• [WRITTEN EXERCISE] Provide only the number of lines in the listing that contain the string "this".

[CAD and scene scripts]
----------

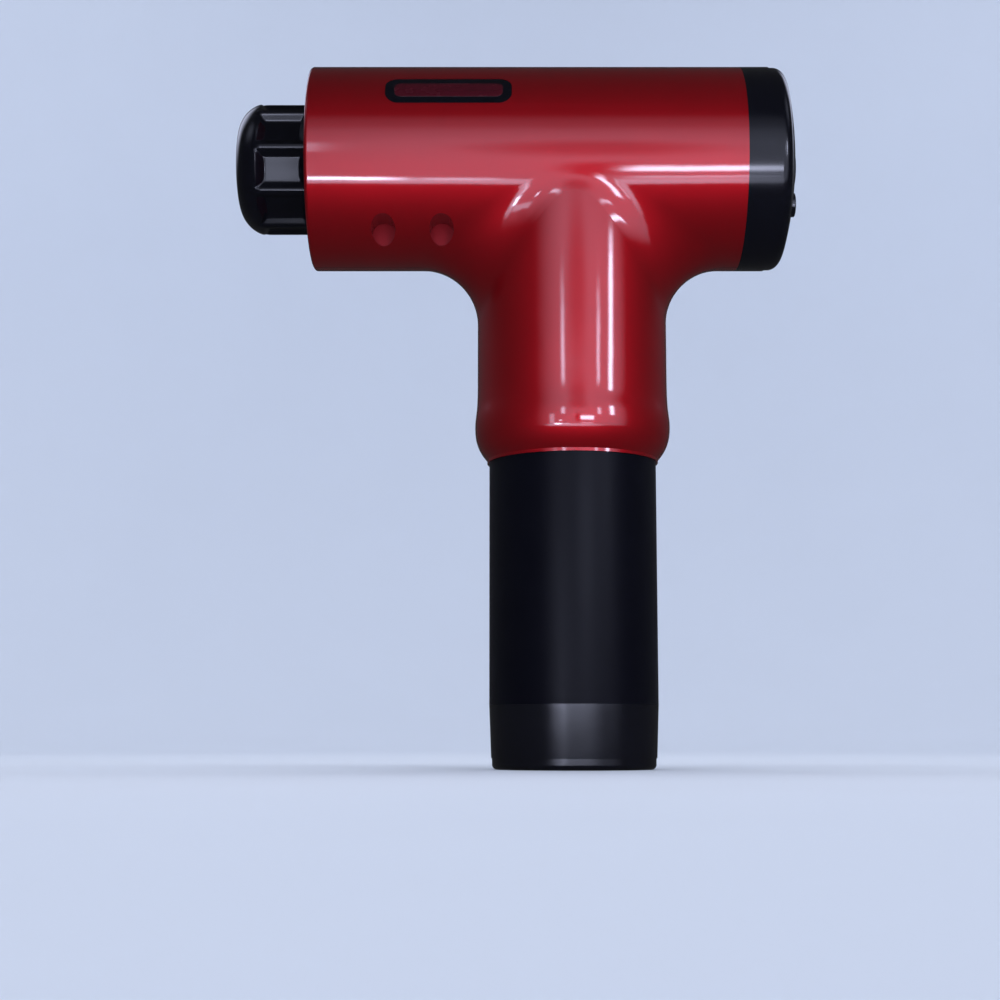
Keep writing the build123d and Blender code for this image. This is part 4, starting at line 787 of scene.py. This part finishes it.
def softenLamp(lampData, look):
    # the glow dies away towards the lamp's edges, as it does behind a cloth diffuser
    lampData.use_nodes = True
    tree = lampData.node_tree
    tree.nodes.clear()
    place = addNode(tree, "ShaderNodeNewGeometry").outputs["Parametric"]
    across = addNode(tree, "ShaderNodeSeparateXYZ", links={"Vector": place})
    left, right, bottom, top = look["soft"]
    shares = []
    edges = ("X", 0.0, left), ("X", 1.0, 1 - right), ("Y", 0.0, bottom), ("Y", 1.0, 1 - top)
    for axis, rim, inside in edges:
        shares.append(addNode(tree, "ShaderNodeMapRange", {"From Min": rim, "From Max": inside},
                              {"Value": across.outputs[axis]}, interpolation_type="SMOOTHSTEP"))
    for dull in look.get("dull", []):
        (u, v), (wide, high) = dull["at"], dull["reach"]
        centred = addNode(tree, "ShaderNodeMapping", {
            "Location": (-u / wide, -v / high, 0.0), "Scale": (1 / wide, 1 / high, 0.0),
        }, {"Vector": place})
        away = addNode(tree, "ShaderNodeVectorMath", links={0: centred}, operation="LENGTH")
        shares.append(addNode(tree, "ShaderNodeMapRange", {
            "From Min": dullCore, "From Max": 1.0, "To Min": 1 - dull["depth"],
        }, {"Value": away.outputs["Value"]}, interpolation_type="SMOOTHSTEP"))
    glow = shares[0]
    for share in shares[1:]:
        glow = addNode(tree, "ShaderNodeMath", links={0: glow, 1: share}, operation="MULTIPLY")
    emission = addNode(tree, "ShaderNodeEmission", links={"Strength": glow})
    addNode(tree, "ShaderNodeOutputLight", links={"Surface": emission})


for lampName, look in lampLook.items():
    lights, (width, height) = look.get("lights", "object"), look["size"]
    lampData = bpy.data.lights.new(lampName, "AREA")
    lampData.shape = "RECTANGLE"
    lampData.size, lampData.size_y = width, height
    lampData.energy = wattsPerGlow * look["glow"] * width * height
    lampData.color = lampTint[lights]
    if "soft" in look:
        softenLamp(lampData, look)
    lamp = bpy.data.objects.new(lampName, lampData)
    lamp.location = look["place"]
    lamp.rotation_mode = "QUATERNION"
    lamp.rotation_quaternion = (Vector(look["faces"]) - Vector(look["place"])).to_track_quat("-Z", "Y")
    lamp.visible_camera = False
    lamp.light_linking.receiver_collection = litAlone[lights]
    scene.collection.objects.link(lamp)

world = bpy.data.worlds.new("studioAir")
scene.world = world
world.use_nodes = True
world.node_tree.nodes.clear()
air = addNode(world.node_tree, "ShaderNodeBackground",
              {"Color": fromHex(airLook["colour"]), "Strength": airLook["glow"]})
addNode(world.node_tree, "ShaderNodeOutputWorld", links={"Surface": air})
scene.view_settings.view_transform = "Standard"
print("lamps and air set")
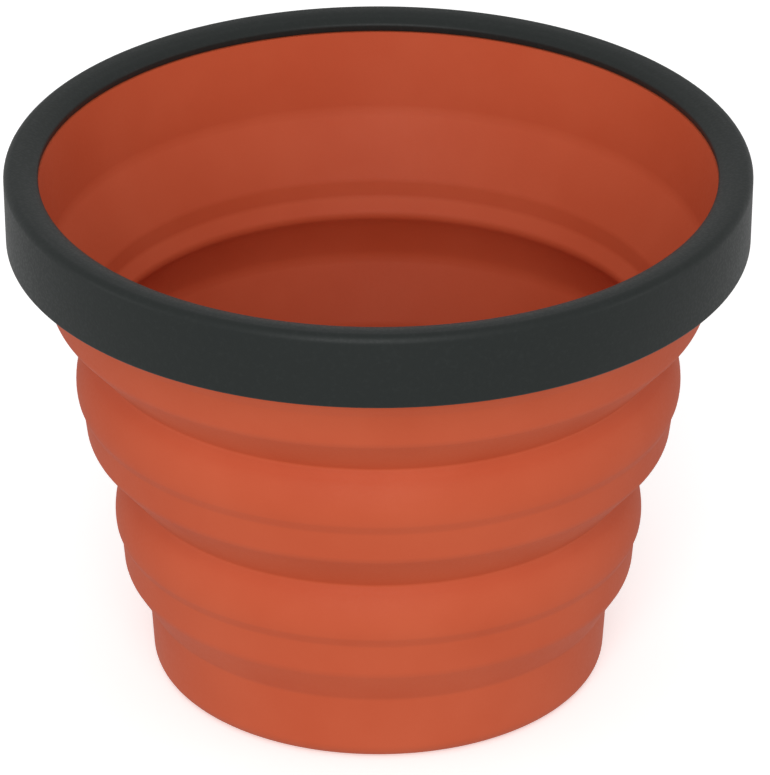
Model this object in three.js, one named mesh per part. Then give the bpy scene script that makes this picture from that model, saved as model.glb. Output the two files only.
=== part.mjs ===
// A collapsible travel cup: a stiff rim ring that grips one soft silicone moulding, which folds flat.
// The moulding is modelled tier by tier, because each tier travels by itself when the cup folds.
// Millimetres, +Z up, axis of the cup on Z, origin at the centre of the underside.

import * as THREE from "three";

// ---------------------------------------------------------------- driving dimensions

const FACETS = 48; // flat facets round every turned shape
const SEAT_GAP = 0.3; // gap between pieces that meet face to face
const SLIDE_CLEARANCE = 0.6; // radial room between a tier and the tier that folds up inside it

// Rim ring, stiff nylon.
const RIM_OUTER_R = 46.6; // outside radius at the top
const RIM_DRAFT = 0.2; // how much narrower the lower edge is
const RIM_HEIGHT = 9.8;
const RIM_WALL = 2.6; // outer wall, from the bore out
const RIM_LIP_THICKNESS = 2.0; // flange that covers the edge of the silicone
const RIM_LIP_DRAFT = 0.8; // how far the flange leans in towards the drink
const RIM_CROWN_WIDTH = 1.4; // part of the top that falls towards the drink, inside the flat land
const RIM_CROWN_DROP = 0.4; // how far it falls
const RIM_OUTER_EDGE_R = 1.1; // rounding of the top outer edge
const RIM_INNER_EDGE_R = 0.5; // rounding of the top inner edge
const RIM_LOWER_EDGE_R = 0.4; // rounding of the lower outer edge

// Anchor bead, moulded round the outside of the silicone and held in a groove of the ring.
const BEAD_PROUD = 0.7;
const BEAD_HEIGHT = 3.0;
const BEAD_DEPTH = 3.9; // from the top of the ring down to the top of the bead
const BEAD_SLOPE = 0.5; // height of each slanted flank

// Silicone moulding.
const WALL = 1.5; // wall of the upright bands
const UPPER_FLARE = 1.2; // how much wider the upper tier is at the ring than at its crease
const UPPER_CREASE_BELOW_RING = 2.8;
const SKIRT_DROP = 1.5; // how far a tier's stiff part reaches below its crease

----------

• [FINISHED ANSWER] 2